Non è dato sapere se sia stata l’influenza dello speciale intitolato “Corri bisonte corri” mandato in onda da Michele Santoro ad Annozero o, come preferiamo pensare noi, il frutto dell’intensa attività informativa che vede Conftrasporto impegnata in un’azione mirata di comunicazione sulle tematiche del mondo della mobilità e dei trasporti. Un’attività che si manifesta attraverso il quotidiano Libero e, da questa settimana, anche con il nuovo blog Stradafacendo legato al TgCom. Qualunque sia la causa, ora è certamente maggiore l’attenzione nei confronti del settore. Purtroppo, però, è altrettanto certo che molti si dilettano a fornire dati e analisi che non trovano corrispondenza al vero. Così avviene per gli incidenti che vedono coinvolti i mezzi pesanti. Analisi superficiali evitano di far luce sulle ragioni che innescano comportamenti non rispettosi delle normative e anche i dati errati abbondano.
In questi ultimi giorni abbiamo letto uno studio che prevede, a causa della crisi economica, la chiusura entro l’anno di 150mila imprese di trasporto e logistica.
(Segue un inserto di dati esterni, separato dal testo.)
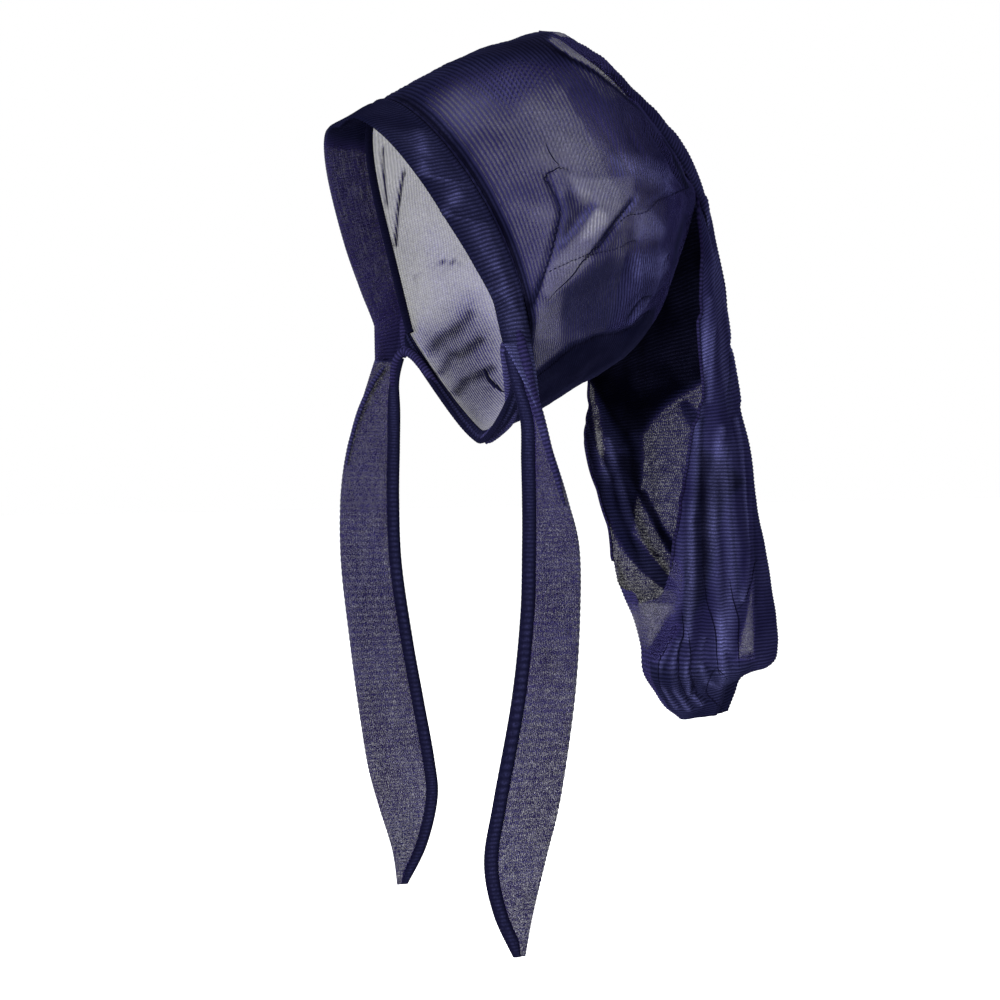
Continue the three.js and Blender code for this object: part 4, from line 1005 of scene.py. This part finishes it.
# the rolled binding round the V at the nape
nape = {
    # angle, forward, down, inward
    "rows": [(-3, 4, 5, 3), (-30, 6, 0, 1), (-60, 5, 1, 0), (-90, 3.5, 6, 0)],
    "start": -0.9,
    "width": 8.6,
    "thick": 3.2,
    "across": 12,
    "ribPitch": 2.3,
    "rowsPerRib": 5,
    "relief": 0.06,
    "foldHeight": 0.5,
    "sections": 181,
    "stitches": 12,
    "shine": (0.25, 0.45),  # amount, width across
}


def addNape():
    first = nape["rows"][0][0]
    lines = []
    for turn in np.linspace(-1, 1, nape["sections"]):
        angle = -90 + (first + 90) * abs(turn)
        _, forward, down, inward = rowsWhere(nape["rows"], 0, [angle])[0]
        edge = crownPoints([0], [angle if turn < 0 else -180 - angle])[0, 0]
        across = np.array([-inward * np.sign(edge[0]), -forward, -down])
        across /= np.linalg.norm(across)
        reach = nape["start"] + np.linspace(0, nape["width"], nape["across"])
        lines.append(edge + across * reach[:, None])
    middle = np.array(lines)
    run = runAlong(middle[:, nape["across"] // 2])
    ribs = round(run[-1] / nape["ribPitch"])
    middle = sectionsAt(middle, run, np.linspace(0, run[-1], ribs * nape["rowsPerRib"] + 1))
    ring = stripRing(middle, nape["thick"], roundness=0.8)
    across = outAndBack(np.linspace(-1, 1, nape["across"]))
    lift = nape["relief"] * ribWave(np.arange(len(ring)) / nape["rowsPerRib"])[:, None]
    lift = lift + nape["foldHeight"] * np.cos(3 * math.pi * across)
    ring = ring + outwardNormals(ring) * lift[..., None]
    amount, spread = nape["shine"]
    shine = amount * np.exp(-((across / spread) ** 2))
    return stripMesh("napeBinding", ring, ribs, nape["stitches"], bindingKnit, {"shine": shine})


napePiece = addNape()
print("nape binding ready")


# the trimmed and overlocked edges of crown and band inside the bonnet
seamRoll = {
    "angles": (-5, 189, 181),  # from, to, how many
    "inset": 2.4,
    "width": 5.0,
    "thick": 2.2,
    "ribPitch": 1.7,
    "rowsPerRib": 4,
    "relief": 0.15,
    "across": 9,
    "stitches": 10,
    "smoothing": 6,  # rows either way
}


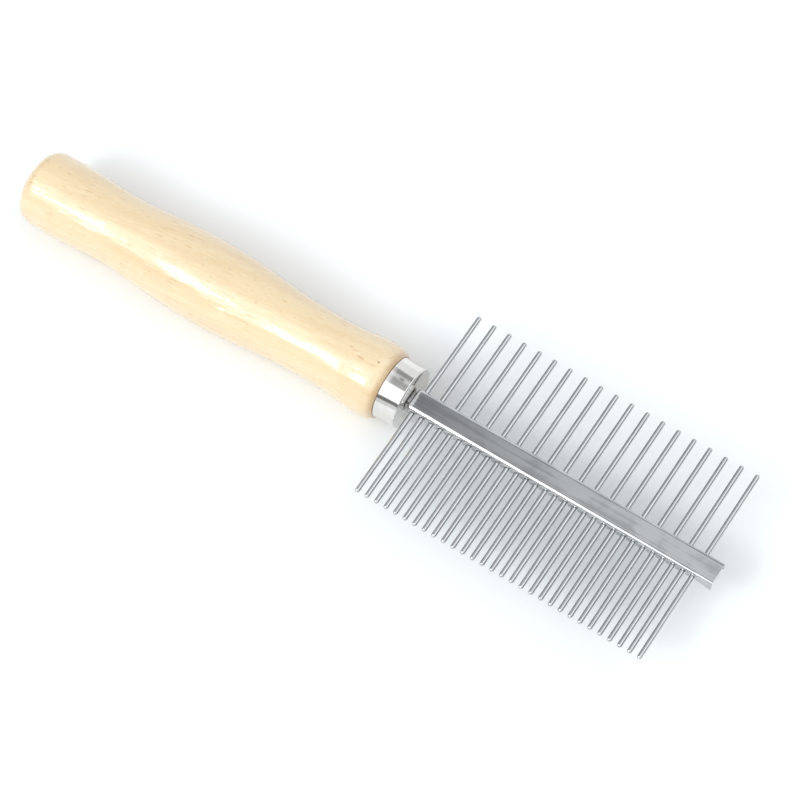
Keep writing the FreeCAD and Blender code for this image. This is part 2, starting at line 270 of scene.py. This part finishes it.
def beech_material():
    """Lacquered beech: soft growth bands, fine streaks along the grain, darker end grain."""
    material, graph, shader, place = new_material("lacquered_beech")
    grain = graph.mapped(place, turn=(0, 2, -6))
    wander = graph.noise(graph.mapped(grain, scale=(0.02, 0.08, 0.08)), detail=2)
    _, y, z = graph.split(grain)

    tint = graph.noise(graph.mapped(grain, scale=(0.014, 0.12, 0.12)), detail=3)
    colour = graph.mix(graph.span(tint, 0.35, 0.7), BEECH_PALE, BEECH_DEEP)

    ring_y = graph.maths("ADD", y, HEART_Y_MM)
    ring_z = graph.maths("ADD", z, HEART_Z_MM)
    ring_distance = graph.length_of(graph.join(0.0, ring_y, ring_z))
    ring_place = graph.maths("MULTIPLY_ADD", wander, 7.0, ring_distance)
    ring_turns = graph.maths("MULTIPLY", ring_place, 2 * math.pi / RING_SPACING_MM)
    ring_wave = graph.maths("SINE", ring_turns)
    ring = graph.span(ring_wave, 0.0, 1.0)
    colour = graph.mix(graph.maths("MULTIPLY", ring, 0.18), colour, RING_COLOUR)

    fibre = graph.noise(graph.mapped(grain, scale=(0.10, 2.2, 2.2)), detail=5, roughness=0.65)
    colour = graph.mix(graph.span(fibre, 0.48, 0.72, 0.0, 0.5), colour, FIBRE_COLOUR)
    mottle = graph.noise(graph.mapped(grain, scale=(0.5, 1.6, 1.6), offset=(9, 2, 4)), detail=3)
    colour = graph.mix(graph.span(mottle, 0.5, 0.75, 0.0, 0.35), colour, MOTTLE_COLOUR)

    band = graph.noise(graph.mapped(grain, scale=(0.035, 0.35, 0.35), offset=(3, 7, 1)), detail=2)
    long_lines = streaks(graph, grain, (8.0, 0.6), 0.30, 0.36, (0, 0, 0))
    long_lines = graph.maths("MULTIPLY", long_lines, graph.span(band, 0.38, 0.62, 0.25, 1.0))
    colour = graph.mix(graph.maths("MULTIPLY", long_lines, 0.75), colour, LONG_LINE_COLOUR)
    flecks = streaks(graph, grain, (3.6, 0.42), 0.26, 0.26, (5, 3, 8))
    colour = graph.mix(graph.maths("MULTIPLY", flecks, 0.6), colour, FLECK_COLOUR)

    shoulder_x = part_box("ferrule")[0].x / MM
    butt_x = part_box("handle")[0].x / MM
    along = graph.split(place)[0]
    front_grain = graph.span(along, shoulder_x - 2.0, shoulder_x, 0.0, 0.65)
    back_grain = graph.span(along, butt_x + 0.2, butt_x + 0.8, 0.12, 0.0)
    end_grain = graph.maths("ADD", front_grain, back_grain)
    colour = graph.mix(end_grain, colour, END_GRAIN_COLOUR)
    speck = graph.distance(place, SPECK_PLACE_MM)
    colour = graph.mix(graph.span(speck, 0.12, 0.40, 0.8, 0.0), colour, SPECK_COLOUR)

    shader.inputs["Roughness"].default_value = 0.45
    graph.plug(shader.inputs["Base Color"], colour)
    shader.inputs["Coat Weight"].default_value = 1.0
    shader.inputs["Coat Roughness"].default_value = 0.07
    shader.inputs["Coat IOR"].default_value = 1.6

    lines = graph.maths("MAXIMUM", long_lines, flecks)
    ripple = graph.noise(graph.mapped(grain, scale=(0.28, 0.9, 0.9)), detail=4, roughness=0.6)
    coat_height = graph.maths("MULTIPLY_ADD", lines, -0.2, ripple)
    wave = graph.noise(graph.mapped(grain, scale=(0.05, 0.26, 0.26), offset=(2, 6, 3)), detail=2)
    coat_normal = graph.bump(coat_height, COAT_RIPPLE, graph.bump(wave, COAT_WAVE))
    graph.plug(shader.inputs["Coat Normal"], coat_normal)
    wood_normal = graph.bump(graph.maths("SUBTRACT", fibre, lines), WOOD_RELIEF)
    graph.plug(shader.inputs["Normal"], wood_normal)
    return material


def plated_material(name, colour, darker, roughness, lines, line_depth):
    """Bright plated steel with fine drawn lines, broad bands and a soft haze.

    lines scales the place in millimetres: small along the drawn lines, large across.
    """
    material, graph, shader, place = new_material(name)
    haze = graph.noise(graph.mapped(place, scale=(0.16, 0.16, 0.16)), detail=3)
    drawn = graph.noise(graph.mapped(place, scale=lines), detail=4, roughness=0.65)
    wide_lines = [scale * BAND_SCALE for scale in lines]
    bands = graph.noise(graph.mapped(place, scale=wide_lines, offset=(4, 1, 7)), detail=3)
    tone = graph.maths("MULTIPLY", graph.maths("ADD", haze, bands), 0.5)
    graph.plug(shader.inputs["Base Color"], graph.mix(graph.span(tone, 0.4, 0.6), colour, darker))
    shader.inputs["Metallic"].default_value = 1.0
    low, high = roughness
    spread = graph.maths("ADD", graph.maths("MULTIPLY", haze, 0.6), graph.maths("MULTIPLY", drawn, 0.4))
    graph.plug(shader.inputs["Roughness"], graph.span(spread, 0.3, 0.7, low, high))
    graph.plug(shader.inputs["Normal"], graph.bump(drawn, line_depth))
    return material


def make_materials():
    return {
        "handle_wood": beech_material(),
        "ferrule_chrome": plated_material(
            "polished_chrome", (0.81, 0.785, 0.755), (0.76, 0.735, 0.70), (0.05, 0.10),
            (2.0, 0.25, 0.25), 0.0006 * MM,
        ),
        "spine_steel": plated_material(
            "bright_sheet", (0.66, 0.665, 0.665), (0.49, 0.495, 0.50), (0.07, 0.14),
            (0.05, 3.0, 3.0), 0.0022 * MM,
        ),
        "tooth_steel": plated_material(
            "bright_wire", (0.66, 0.665, 0.67), (0.60, 0.605, 0.61), (0.10, 0.18),
            (5.0, 0.06, 5.0), 0.0012 * MM,
        ),
        "bar_steel": plated_material(
            "plain_bar", (0.42, 0.42, 0.43), (0.33, 0.33, 0.34), (0.3, 0.45),
            (0.1, 4.0, 4.0), 0.004 * MM,
        ),
    }


def finish_nodes(materials):
    """Give every CAD piece the detailed material of its record slot."""
    slots = {part["node"]: part["material_slot"] for part in frame["record"]["subparts"]}
    for name, piece in NODES.items():
        piece.data.materials.clear()
        piece.data.materials.append(materials[slots[name]])


def make_floor():
    """A large plain floor, pale and matt, level under the lowest point of the comb."""
    material, graph, shader, spot = new_material("pale_floor")
    paper = graph.noise(graph.mapped(spot, scale=(0.02, 0.02, 0.02)), detail=2)
    graph.plug(shader.inputs["Base Color"], graph.mix(paper, FLOOR_COLOUR, FLOOR_SHADE))
    shader.inputs["Roughness"].default_value = 0.9
    shader.inputs["Specular IOR Level"].default_value = 0.0
    half = FLOOR_HALF_SIZE
    height = CAD_BOX[0][2] - FLOOR_CLEARANCE
    corners = [(-half, -half), (half, -half), (half, half), (-half, half)]
    mesh = bpy.data.meshes.new("floor")
    mesh.from_pydata([(x, y, height) for x, y in corners], [], [(0, 1, 2, 3)])
    mesh.materials.append(material)
    floor = bpy.data.objects.new("floor", mesh)
    bpy.context.scene.collection.objects.link(floor)


def make_key():
    """The softbox over the front left, seen as the highlight along the handle."""
    lamp = bpy.data.lights.new("key", "AREA")
    lamp.shape = "RECTANGLE"
    lamp.size, lamp.size_y = KEY_SIZE
    lamp.energy = KEY_RADIANCE * math.pi * lamp.size * lamp.size_y
    lamp.color = KEY_TINT
    light = bpy.data.objects.new("key", lamp)
    light.location = KEY_PLACE
    light.rotation_euler = KEY_PLACE.to_track_quat("Z", "Y").to_euler()
    bpy.context.scene.collection.objects.link(light)


def studio_radiance(graph):
    """How bright the studio is in each direction, as the metal mirrors it.

    The arch gives the stripes on the round parts. Over it lie a bright ceiling on
    the right, dark flanks low on both sides and one dark patch near overhead.
    """
    direction = graph.node("ShaderNodeTexCoord").outputs["Generated"]
    x, y, z = graph.split(direction)
    tilt = graph.maths("ARCTAN2", y, z)
    radiance = graph.steps(graph.maths("DEGREES", tilt), STUDIO_ARCH)
    right = graph.maths("MULTIPLY", graph.span(x, -0.10, 0.15), graph.span(z, 0.42, 0.52))
    radiance = graph.blend(right, radiance, CEILING_RIGHT)
    sideways = graph.span(graph.maths("ABSOLUTE", x), 0.55, 0.75)
    flank = graph.maths("MULTIPLY", sideways, graph.span(z, 0.38, 0.52, 1.0, 0.0))
    radiance = graph.blend(flank, radiance, FLANKS)
    patch = graph.distance(direction, DARK_PATCH_DIRECTION)
    return graph.blend(graph.span(patch, 0.03, 0.15, 1.0, 0.0), radiance, DARK_PATCH_RADIANCE)


def make_room():
    """The studio round the comb, with a plain white backdrop where the camera sees it."""
    world = bpy.data.worlds.new("studio")
    bpy.context.scene.world = world
    world.use_nodes = True
    graph = Graph(world.node_tree)
    radiance = studio_radiance(graph)
    reflected = graph.node("ShaderNodeBackground")
    reflected.inputs["Color"].default_value = (*STUDIO_TINT, 1.0)
    graph.plug(reflected.inputs["Strength"], radiance)
    backdrop = graph.node("ShaderNodeBackground")
    backdrop.inputs["Color"].default_value = (1.0, 1.0, 1.0, 1.0)
    seen = graph.node("ShaderNodeLightPath").outputs["Is Camera Ray"]
    mixed = graph.node("ShaderNodeMixShader")
    graph.plug(mixed.inputs[0], seen)
    graph.plug(mixed.inputs[1], reflected.outputs[0])
    graph.plug(mixed.inputs[2], backdrop.outputs[0])
    output = graph.node("ShaderNodeOutputWorld")
    graph.plug(output.inputs["Surface"], mixed.outputs[0])


def make_camera():
    data = bpy.data.cameras.new("camera")
    data.sensor_width = CAMERA_SENSOR_MM
    data.lens = CAMERA_LENS_MM
    data.clip_start = 0.01
    camera = bpy.data.objects.new("camera", data)
    bpy.context.scene.collection.objects.link(camera)
    look = (CAMERA_AIM - CAMERA_PLACE).to_track_quat("-Z", "Y")
    roll = Quaternion((0, 0, 1), math.radians(CAMERA_ROLL))
    camera.rotation_euler = (look @ roll).to_euler()
    camera.location = CAMERA_PLACE
    bpy.context.scene.camera = camera


make_camera()
finish_nodes(make_materials())
make_floor()
make_key()
make_room()
bpy.context.scene.view_settings.view_transform = "Standard"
Una previsione un po’ troppo catastrofica visto che, come attestano i dati dell’Albo (l’organismo incardinato nel dicastero dei trasporti), il numero delle imprese risultanti avere la titolarità a operare conto terzi al 16 giugno è di 167.674. Di queste, ben 51.948, cioè il 30,1 per cento, non sono in possesso di veicoli e quindi sono già da cancellare.
Ora appare evidente che se i dati fossero reali, sarebbero 115.726 le imprese a rischio chiusura. Quindi, in Italia, alla fine dell’anno non esisterebbero più imprese di autotrasporto.
Altri dubbi sull’attendibilità dello studio emergono dalla riduzione dei veicoli pesanti che circolano sulle autostrade. Non vorremmo incorrere in errore, ma il dato riportato pare più rispondere alla somma derivante dalla riduzione di veicoli che circolano sui diversi tronchi delle autostrade, con il rischio di sommare più volte gli stessi. La riduzione media è di circa il 20 per cento.
Conftrasporto aveva evidenziato, inascoltata, la necessità di un coordinamento che mettesse a sistema gli interventi per la mobilità, la sicurezza e i trasporti ma anche la conoscenza dei dati. Un elemento comunque è certo: la crisi pesa sul settore e se i provvedimenti concordati non saranno resi spendibili, il rischio di esplosione di tensioni tra gli autotrasportatori appare molto probabile.
La molla che metterà in atto proteste forti, come nel passato, è la sopravvivenza. Quando un soggetto si trova nell’angolo si aggrappa a ogni ipotesi di speranza che gli viene prospettata come possibile soluzione, anche se irrealizzabile.
Conftrasporto aveva alcuni mesi fa lanciato l’ipotesi di un intervento sul congelamento dei contributi per il settore. Lo spostamento nel tempo (il diritto al reintegro dei contributi non versati scattava al termine dell’attività lavorativa) non avrebbe prodotto costi elevati per lo Stato e avrebbe dato una risposta a una voce che “pesa” per circa il 30 per cento dei costi di una impresa.
Rispetto al costo del lavoro di un autista romeno, ma l’esempio potrebbe estendersi ad altri Paesi, le imprese italiane devono spendere 25mila euro l’anno in più. Non è possibile recuperare facilmente un differenziale simile, soprattutto in una fase di crisi, neppure se gli interventi, già promessi e non ancora attuati dal Governo, fossero mantenuti.
Superata la fase d’emergena il problema del costo del lavoro comunque rimarrà. Ecco perché Fai Conftrasporto nel documento presentato alle forze politiche, sottoscritto dalla LNP e da alcuni candidati, ha avanzato la proposta di un contratto unico europeo per il personale viaggiante come per il personale marittimo. Sono anch’essi lavoratori mobili che dipendono da imprese con mezzi circolanti in tutta Europa. Gli stessi sindacati dei lavoratori, se non vorranno trovarsi senza aderenti nella categoria degli autisti, a breve, farebbero bene a riflettere sull’opportunità di approfondire una simile proposta.